With the S->a->T model of semantic assets I pictured in my LinkedIn article, we can start to see the outlines of a data model that would allow us to track semantic assets. Once we can track them we can start to figure out how much stupid design decisions cost us.
S-a-T is the bare portion of the fact. You need dimensions for source and target. The SOURCE dimension is a location, plus an owner and a file format/device/delivery mechanism and so on. The TARGET is the same kind of dimension.
Can a SOURCE be a report and a TARGET a human? Why not? We're just as concerned about reports becoming inaccurate for actual real live people as we are for extracts that are no longer meaningful for their stage tables. And since the asset portion of the model is a syntactic representation of the semantic relationship between S and T, there's no reason we couldn't make the asset an e.g. Tableau report or an SSRS RDL file or some package of R code like the kind of thing we see in the new integrated IDEs like Mode.
Did I just say that the asset was a syntactic representation of the semantic relationship between S and T? Yes I think that's true. Semantic debt is the result of the failure of the syntactic representation/asset to satisfy the intended relationship between source and target.
There's a thing the target needs to get out of the source(s). The source asked for it, spec'd it, intends to use it. That thing is supposed to help the target do something: Buy a car or a box of gluten-free low-carb energy bars; call customers most impacted by a backlog in fulfillment or explain to investors where their cash is going; send a signal to the braking module because the pattern on the sensors means the vehicle is about to hit a deer.
That thing is the asset. A philosopher would say the asset subs-in or serves the function of the semantic relationship. Function in the mathematical sense, the way Frege talks about it: The asset is the sense of the relationship the target sets up with the source. The semantic relationship is the signal conveyed between the two. The signal is carried by the asset, which when interpreted correctly shows a bunch of symbols.

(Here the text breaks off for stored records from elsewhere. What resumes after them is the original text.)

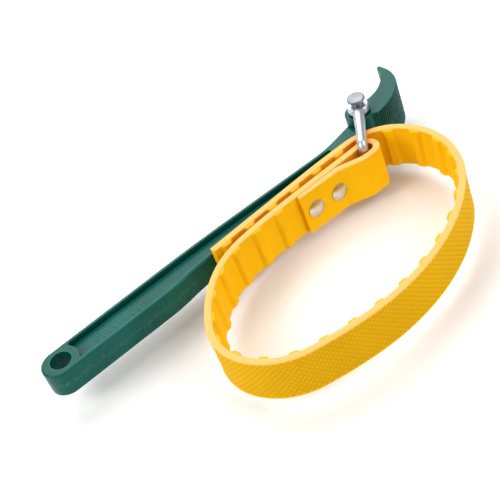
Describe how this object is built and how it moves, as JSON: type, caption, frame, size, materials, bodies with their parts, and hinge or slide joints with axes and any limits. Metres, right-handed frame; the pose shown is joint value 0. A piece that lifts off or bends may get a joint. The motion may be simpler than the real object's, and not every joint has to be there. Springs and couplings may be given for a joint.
{
  "type": "oil filter wrench",
  "caption": "Strap-type oil filter wrench: a green cast handle with a toothed crescent head, a steel shackle on a clevis pin, and a ribbed yellow rubber strap riveted into a loop.",
  "frame": {"origin": "centre of the hanging hole, on the mid-plane of the handle", "axes": "+X along the handle towards the head, +Z along the hanging hole, square to the handle; the strap loop hangs on the -Y side"},
  "size_m": [0.3022, 0.1645, 0.0506],
  "materials": {
    "green_enamel": "glossy green enamel over a slightly rough casting",
    "yellow_rubber": "satin yellow rubber, finely cross-hatched outside and ribbed inside",
    "zinc_steel": "satin zinc plate",
    "nickel": "polished nickel plate"
  },
  "bodies": {
    "handle": {"handle": "green_enamel", "head": "green_enamel", "clevis_pin": "zinc_steel", "pin_washer": "zinc_steel"},
    "shackle": {"shackle": "zinc_steel"},
    "strap_eye": {"strap_eye": "yellow_rubber", "rivets": "nickel", "rivet_backs": "nickel"},
    "strap_01": {"strap_01": "yellow_rubber"},
    "strap_02": {"strap_02": "yellow_rubber"},
    "strap_03": {"strap_03": "yellow_rubber"},
    "strap_04": {"strap_04": "yellow_rubber"},
    "strap_05": {"strap_05": "yellow_rubber"},
    "strap_06": {"strap_06": "yellow_rubber"},
    "strap_07": {"strap_07": "yellow_rubber"},
    "strap_08": {"strap_08": "yellow_rubber"},
    "strap_09": {"strap_09": "yellow_rubber"},
    "strap_10": {"strap_10": "yellow_rubber"},
    "strap_11": {"strap_11": "yellow_rubber"},
    "strap_12": {"strap_12": "yellow_rubber"},
    "strap_tail": {"strap_tail": "yellow_rubber"}
  },
  "joints": [
    {"name": "shackle_swing", "type": "hinge", "parent": "handle", "child": "shackle", "pos_m": [0.249, 0.0085, 0], "axis": [0, 0, 1], "range_deg": [-1, 60]},
    {"name": "strap_swivel", "type": "hinge", "parent": "shackle", "child": "strap_eye", "pos_m": [0.22497, -0.0226, 0], "axis": [0, 0, 1], "range_deg": [-60, 1]},
    {"name": "loop_cinch", "type": "hinge", "parent": "strap_eye", "child": "strap_01", "pos_m": [0.16597, -0.0169, 0], "axis": [0, 0, 1], "range_deg": [-0.23, 2.38]},
    {"name": "strap_flex_02", "type": "hinge", "parent": "strap_01", "child": "strap_02", "pos_m": [0.12844, -0.01886, 0], "axis": [0, 0, 1], "range_deg": [-0.31, 3.23]},
    {"name": "strap_flex_03", "type": "hinge", "parent": "strap_02", "child": "strap_03", "pos_m": [0.09418, -0.03305, 0], "axis": [0, 0, 1], "range_deg": [-0.26, 2.66]},
    {"name": "strap_flex_04", "type": "hinge", "parent": "strap_03", "child": "strap_04", "pos_m": [0.07042, -0.06187, 0], "axis": [0, 0, 1], "range_deg": [-0.1, 0.99]},
    {"name": "strap_flex_05", "type": "hinge", "parent": "strap_04", "child": "strap_05", "pos_m": [0.06979, -0.09809, 0], "axis": [0, 0, 1], "range_deg": [-0.92, 0.09]},
    {"name": "strap_flex_06", "type": "hinge", "parent": "strap_05", "child": "strap_06", "pos_m": [0.09792, -0.12128, 0], "axis": [0, 0, 1], "range_deg": [-2.15, 0.21]},
    {"name": "strap_flex_07", "type": "hinge", "parent": "strap_06", "child": "strap_07", "pos_m": [0.13486, -0.12813, 0], "axis": [0, 0, 1], "range_deg": [-2.89, 0.28]},
    {"name": "strap_flex_08", "type": "hinge", "parent": "strap_07", "child": "strap_08", "pos_m": [0.17234, -0.12715, 0], "axis": [0, 0, 1], "range_deg": [-3.65, 0.35]},
    {"name": "strap_flex_09", "type": "hinge", "parent": "strap_08", "child": "strap_09", "pos_m": [0.20818, -0.11619, 0], "axis": [0, 0, 1], "range_deg": [-4.12, 0.4]},
    {"name": "strap_flex_10", "type": "hinge", "parent": "strap_09", "child": "strap_10", "pos_m": [0.23922, -0.09525, 0], "axis": [0, 0, 1], "range_deg": [-3.88, 0.38]},
    {"name": "strap_flex_11", "type": "hinge", "parent": "strap_10", "child": "strap_11", "pos_m": [0.25834, -0.06344, 0], "axis": [0, 0, 1], "range_deg": [-1.81, 0.17]},
    {"name": "strap_flex_12", "type": "hinge", "parent": "strap_11", "child": "strap_12", "pos_m": [0.25387, -0.02703, 0], "axis": [0, 0, 1], "range_deg": [-0.28, 2.9]},
    {"name": "strap_flex_13", "type": "hinge", "parent": "strap_12", "child": "strap_tail", "pos_m": [0.2232, -0.00824, 0], "axis": [0, 0, 1], "range_deg": [-0.7, 7.25]}
  ],
  "couplings": [
    {"joint": "strap_swivel", "follows": "shackle_swing", "ratio": -1},
    {"joint": "strap_flex_02", "follows": "loop_cinch", "ratio": 1.3543},
    {"joint": "strap_flex_03", "follows": "loop_cinch", "ratio": 1.1156},
    {"joint": "strap_flex_04", "follows": "loop_cinch", "ratio": 0.4155},
    {"joint": "strap_flex_05", "follows": "loop_cinch", "ratio": -0.3841},
    {"joint": "strap_flex_06", "follows": "loop_cinch", "ratio": -0.903},
    {"joint": "strap_flex_07", "follows": "loop_cinch", "ratio": -1.2123},
    {"joint": "strap_flex_08", "follows": "loop_cinch", "ratio": -1.5289},
    {"joint": "strap_flex_09", "follows": "loop_cinch", "ratio": -1.7281},
    {"joint": "strap_flex_10", "follows": "loop_cinch", "ratio": -1.6277},
    {"joint": "strap_flex_11", "follows": "loop_cinch", "ratio": -0.7597},
    {"joint": "strap_flex_12", "follows": "loop_cinch", "ratio": 1.2162},
    {"joint": "strap_flex_13", "follows": "loop_cinch", "ratio": 3.0414}
  ]
}
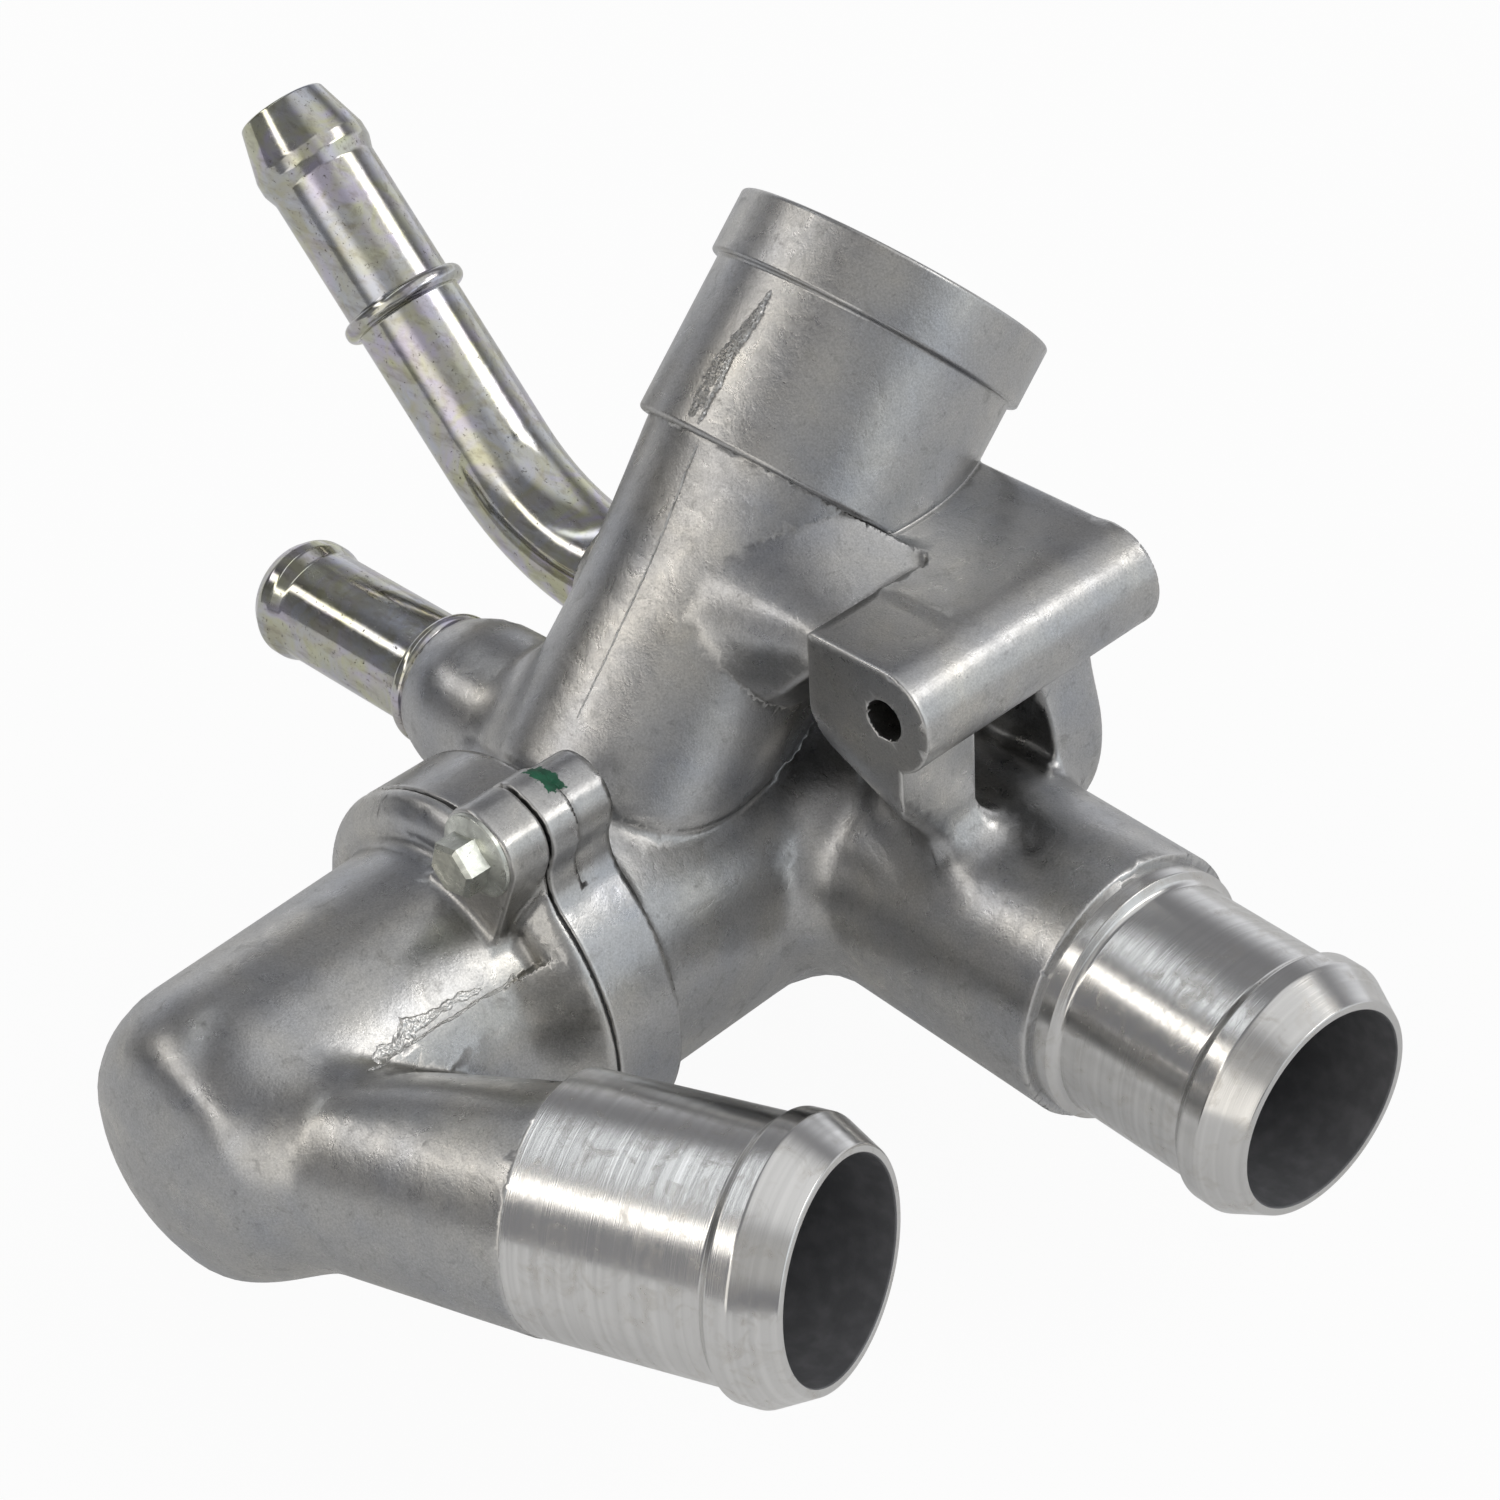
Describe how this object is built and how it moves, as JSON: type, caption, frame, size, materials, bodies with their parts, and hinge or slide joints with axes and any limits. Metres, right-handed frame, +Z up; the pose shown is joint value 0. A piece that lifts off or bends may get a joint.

Okay enough philosophy. So the S, the T and the a are all dimensions. The a can be one of four types. In fact lots of assets will be more than one type, which is a practical problem. That's ok, though; we just make ASSET_TYPE and ASSET_DIM into a many-to-many relationship. If you've architected your data management system in such a way that you can reduce each data movement operation into one of the four types then you get better resolution in your reporting. But if you haven't done that, and you've got (reasonably) complex assets that do more than one kind of thing, you can still fit them into the S-a-T model and do the reporting.
Two points. First, there's this whole question about "reducibility" and "complexity." Some people have three-thousand line stored procs that move data from one place to the other and do lots of crazy voodoo to that data in between. What type of asset is that? Isn't that kind of thing just too complex to fit into a model as simple as S-a-T?
No not really, because its still a semantic asset: That script is just a bunch of smaller semantic assets, each of which does one of the four basic operations, combined into one large operation. (And its not even likely all four operations are involved in your 3000-line script: That particular scenario is really only looking at two operations, because if you're pulling data out of a defined set of schemas you're doing Equivalence operations exclusively.)
You can easily decompose large ETL scripts or pipelines into component operations by doing some text parsing, taking each SQL component, identifying whether it does Type 1 or Type 2 stuff, and making those components into atomic facts. (I.e. identifying the S in your FROM clauses and the T in your INSERT INTO clauses, where the a is just the query itself.) You'd have a much easier time debugging and managing your pipelines if you did that, obviously. UPDATEs and MERGEs would obviously be part of some other components, so not every SQL block is standalone; sometimes there's more than a couple of irreducible blocks per operation.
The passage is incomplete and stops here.